What is the deposit for a semi-commercial mortgage?
Usually around twenty-five to thirty percent of the property's value, giving a loan to value of about seventy to seventy-five percent, though some specialist lenders reach a little higher. The deposit tends to fall between the smaller deposit on residential lending and the larger one on pure commercial lending, reflecting the blended security. The exact figure depends on the use split, the strength of the commercial lease and the borrower's profile. As with any commercial deal, a larger deposit lowers the rate and widens the choice of lender, so it is worth weighing the deposit and the rate together rather than aiming only for the minimum.
What should you not tell a lender?
You should never tell a lender anything untrue or misleading, but the real point is that you should disclose everything relevant and accurately. Hiding a poor trading period, an existing charge, the true source of a deposit or who will occupy a residential part does not help; it surfaces in underwriting and damages trust. The better approach is full, clear disclosure presented well, which is how we package a case so the lender sees the strengths and the honest detail together.
Can an older borrower get a long mortgage term on a semi-commercial property?

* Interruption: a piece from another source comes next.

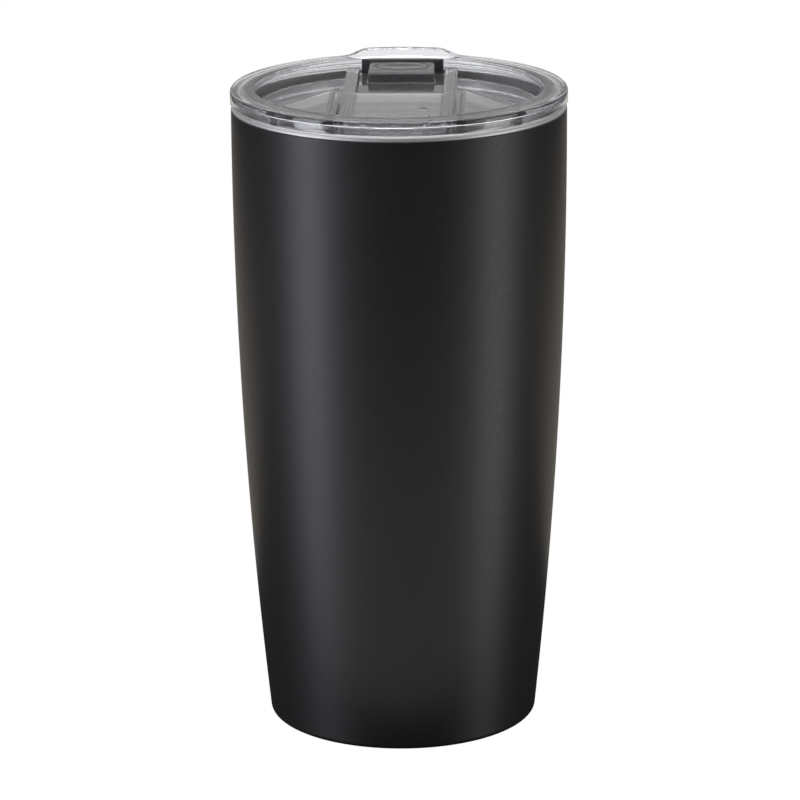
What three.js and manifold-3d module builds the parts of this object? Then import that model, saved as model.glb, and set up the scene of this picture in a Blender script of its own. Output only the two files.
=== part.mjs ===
// Insulated tumbler with a push-on slide lid: a double-wall vacuum cup, and a clear lid whose slider
// covers the drinking hole. Millimetres, +Z up. The origin is the centre of the foot ring, on the
// surface that the cup stands on. The drinking side of the lid faces +Y, and the slider opens towards -Y.

import * as THREE from "three";
import { mergeVertices } from "three/addons/utils/BufferGeometryUtils.js";
import Module from "manifold-3d";

const wasm = await Module();
wasm.setup();

// ---- Driving dimensions ----

const TURN_SIDES = 64; // sides of a turned piece
const SHEET = 0.5; // stainless sheet
const JOIN = 0.1; // air between two pieces that are welded or rest on each other

// Cup
const FOOT_RADIUS = 36.0;
const MOUTH_RADIUS = 44.3;
const CROWN_Z = 160; // where the arc of the side stands upright
const SIDE_ARC = (CROWN_Z ** 2 + (MOUTH_RADIUS - FOOT_RADIUS) ** 2) / (2 * (MOUTH_RADIUS - FOOT_RADIUS));
const LIP_TOP = 168.7;
const LIP_HEIGHT = 1.35;
const LIP_RADIUS = 44.15;
const SHELL_TOP = LIP_TOP - LIP_HEIGHT - JOIN;
const FOOT_ROUND = 1.5;
const FOOT_INNER = 32.6;
const DOUBLE_WALL = 4.0; // outside of the shell to inside of the liner
const NECK_RADIUS = 42.6; // inside of the liner where the lid plugs in
const NECK_BOTTOM = 154;
const SHOULDER_BOTTOM = 146;
const LINER_WELD_Z = 12.6;
const LINER_FLOOR_TOP = 9.5;
const LINER_CORNER = 3;

// Base
const COVER_RADIUS = 34.2;
const COVER_Z = SHEET + JOIN;
const COVER_DISH = 0.9;
const PAN_Z = 3.2;
const PAN_FLANGE_TOP = 7.5;
const SEAL_DIMPLE_RADIUS = 4.5;
const SEAL_DIMPLE_DEPTH = 1.2;
const SEAL_HOLE_RADIUS = 1.2;

// Lid
const LID_TOP = 172.7;
const LID_RADIUS = 44.5;
const RIM_INNER = 38.0;
const BAND_BOTTOM = LIP_TOP + JOIN;
const BAND_INNER = 42.7;
const MOULD_WALL = 1.8;
const RECESS_FLOOR = LID_TOP - 5.0;
const FLOOR_UNDER = RECESS_FLOOR - MOULD_WALL;
const SKIRT_RADIUS = 40.4;
const SKIRT_BOTTOM = 156.5;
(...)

Yes, age alone does not rule out a longer term, though some lenders set a maximum age at the end of the term. On investment lending the focus is the property's rental income rather than the borrower's working life, which often allows longer terms for older borrowers than residential lending would. Where age is a factor, lenders vary widely, so matching the case to one comfortable with the borrower's circumstances is the key, which is part of what we do. The combined rent from the commercial and residential parts is what carries the loan, so a well-let mixed-use building can support a long term regardless of the borrower's age, provided the income comfortably covers the repayment.